RIPK3 deficiency ameliorates diabetic sarcopenia through proteostasis regulation by suppressing inflammatory signaling and cellular stress pathways

Diabetic sarcopenia is a major complication of diabetes severely impacting patient quality of life and increasing mortality risk. Its pathogenesis remains incompletely understood and effective treatments are lacking. This study reveals the critical role and molecular mechanisms of Receptor-interacting protein kinase 3 (RIPK3) in skeletal muscle atrophy during type 1 diabetes mellitus (T1DM). Using RIPK3-knockout diabetic mice, we found that RIPK3 deficiency significantly ameliorated muscle atrophy, as evidenced by increased myofiber cross-sectional area, restored muscle mass, and enhanced exercise capacity.Mechanistically, RIPK3 deletion suppressed chronic inflammation, alleviated cellular stress responses, and improved mitochondrial function.

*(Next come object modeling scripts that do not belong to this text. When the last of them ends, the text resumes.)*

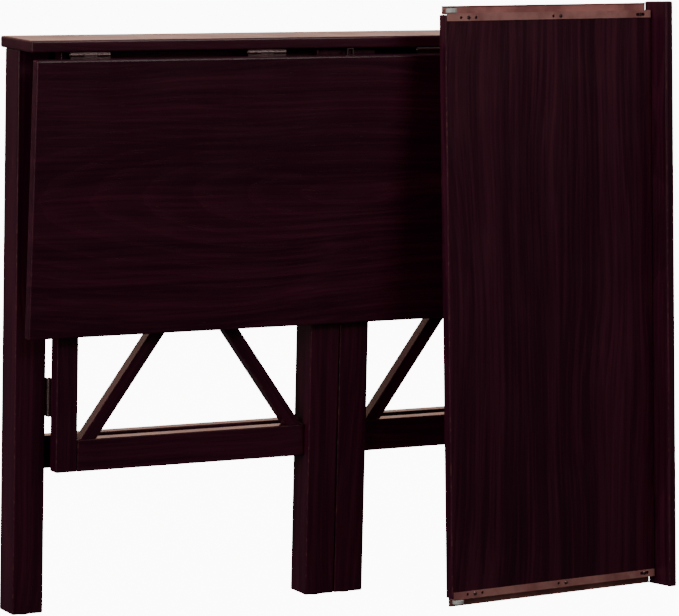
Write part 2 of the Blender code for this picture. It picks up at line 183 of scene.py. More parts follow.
class Bench:
    """One material's node tree, with short ways to add to it."""

    def __init__(self, name: str, slot: str) -> None:
        """Start a material.

        Args:
            name: the material's name.
            slot: the record's slot that it dresses.
        """
        self.material = bpy.data.materials.new(name)
        self.material.use_nodes = True
        self.slot = slot
        self.tree = self.material.node_tree
        self.shader = self.tree.nodes["Principled BSDF"]

    def node(
        self,
        kind: str,
        settings: dict[str, object] | None = None,
        values: dict[str | int, object] | None = None,
        output: str | int = 0,
    ) -> Signal:
        """Add any node.

        Args:
            kind: the node's type name.
            settings: the node's own settings; a ramp's "stops" are (place, colour) pairs.
            values: socket names or numbers, each with a constant or a signal.
            output: the output to give back.

        Returns:
            The chosen output.
        """
        made = self.tree.nodes.new(kind)
        for key, value in (settings or {}).items():
            if key == "stops":
                self._set_stops(made, value)
            else:
                setattr(made, key, value)
        for key, value in (values or {}).items():
            if isinstance(value, Signal):
                self.tree.links.new(value.socket, made.inputs[key])
            else:
                made.inputs[key].default_value = value
        return Signal(self, made.outputs[output])

    @staticmethod
    def _set_stops(ramp: bpy.types.Node, stops: Iterable[tuple[float, Colour]]) -> None:
        """Give a colour ramp its stops."""
        elements = ramp.color_ramp.elements
        stops = list(stops)
        while len(elements) < len(stops):
            elements.new(0.5)
        for element, (place, colour) in zip(elements, stops):
            element.position = place
            element.color = colour

    def place(
        self,
        rotation: Triple = (0.0, 0.0, 0.0),
        scale: Triple = (1.0, 1.0, 1.0),
        shift: Triple = (0.0, 0.0, 0.0),
    ) -> Signal:
        """Object coordinates, turned, scaled and moved.

        Args:
            rotation: turn about each axis, in radians.
            scale: factor along each axis.
            shift: move after the turn, in metres.

        Returns:
            The mapped coordinates.
        """
        where = self.node("ShaderNodeTexCoord", output="Object")
        values = {"Vector": where, "Rotation": rotation, "Scale": scale, "Location": shift}
        return self.node("ShaderNodeMapping", {"vector_type": "POINT"}, values)

    def scaled(self, where: Signal, scale: Triple) -> Signal:
        """Coordinates multiplied axis by axis."""
        return self.node("ShaderNodeVectorMath", {"operation": "MULTIPLY"}, {0: where, 1: scale})

    def noise(
        self,
        where: Signal,
        scale: float,
        detail: float = 4.0,
        roughness: float = 0.55,
        twist: float = 0.0,
    ) -> Signal:
        """Value of a noise texture.

        Args:
            where: coordinates to read it at.
            scale: how many features there are per metre.
            detail: layers of finer noise.
            roughness: strength of each finer layer.
            twist: distortion.

        Returns:
            The noise, about one half on average.
        """
        values = {
            "Vector": where,
            "Scale": scale,
            "Detail": detail,
            "Roughness": roughness,
            "Distortion": twist,
        }
        return self.node("ShaderNodeTexNoise", {"noise_dimensions": "3D"}, values, output=0)

    def blend(self, share: Signal | float, first: Signal | Colour, second: Signal | Colour) -> Signal:
        """Mix two colours.

        Args:
            share: how much of the second colour there is.
            first: colour at 0.
            second: colour at 1.

        Returns:
            The mixed colour.
        """
        values = {0: share, 6: first, 7: second}
        return self.node("ShaderNodeMix", {"data_type": "RGBA", "clamp_factor": True}, values, output=2)

    def feed(self, socket: str, value: Signal | float | Colour) -> None:
        """Give one input of the surface shader a constant or a signal."""
        if isinstance(value, Signal):
            self.tree.links.new(value.socket, self.shader.inputs[socket])
        else:
            self.shader.inputs[socket].default_value = value

    def relief(self, height: Signal, distance: float, strength: float = 1.0) -> None:
        """Raise the surface by a height signal.

        Args:
            height: the relief, from 0 to 1.
            distance: its real depth in metres.
            strength: share of it that shows.
        """
        values = {"Height": height, "Distance": distance, "Strength": strength}
        self.feed("Normal", self.node("ShaderNodeBump", None, values, output="Normal"))

    def dress(self, piece: bpy.types.Object) -> None:
        """Give a piece this material and nothing else."""
        piece.data.materials.clear()
        piece.data.materials.append(self.material)


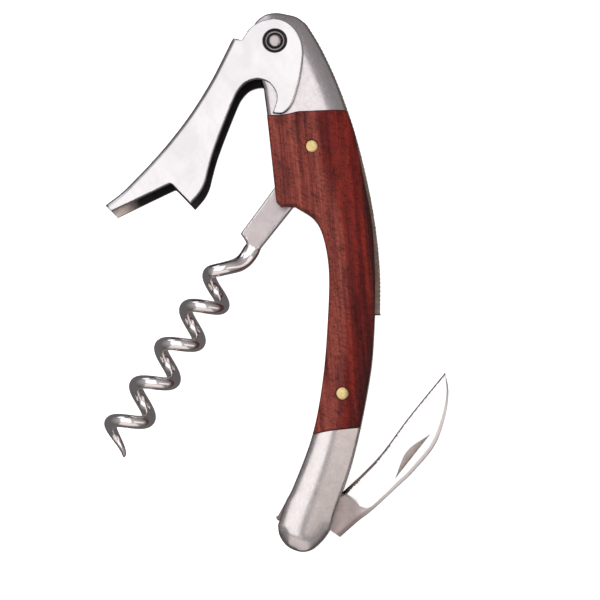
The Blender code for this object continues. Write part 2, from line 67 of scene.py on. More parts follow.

Furthermore, RIPK3 deficiency bidirectionally regulated skeletal muscle proteostasis byinhibiting overactivation of both the ubiquitin-proteasome and autophagy-lysosome systems while promoting protein synthesis pathway.In vitro experiments confirmed that the RIPK3 Inhibitor GSK872 mitigated high glucose-induced atrophy in C2C12 myotubes, supporting RIPK3's direct regulatory role in muscle cells.Collectively, this work elucidates how RIPK3 contributes to T1DM-associated sarcopenia through coordinated regulation of proteostasis, inflammatory signaling, and stress responses, providing a theoretical foundation for targeting RIPK3 in the treatment of diabetic sarcopenia.

Chronic inflammation; Diabetic sarcopenia; Oxidative stress; Protein homeostasis; RIPK3.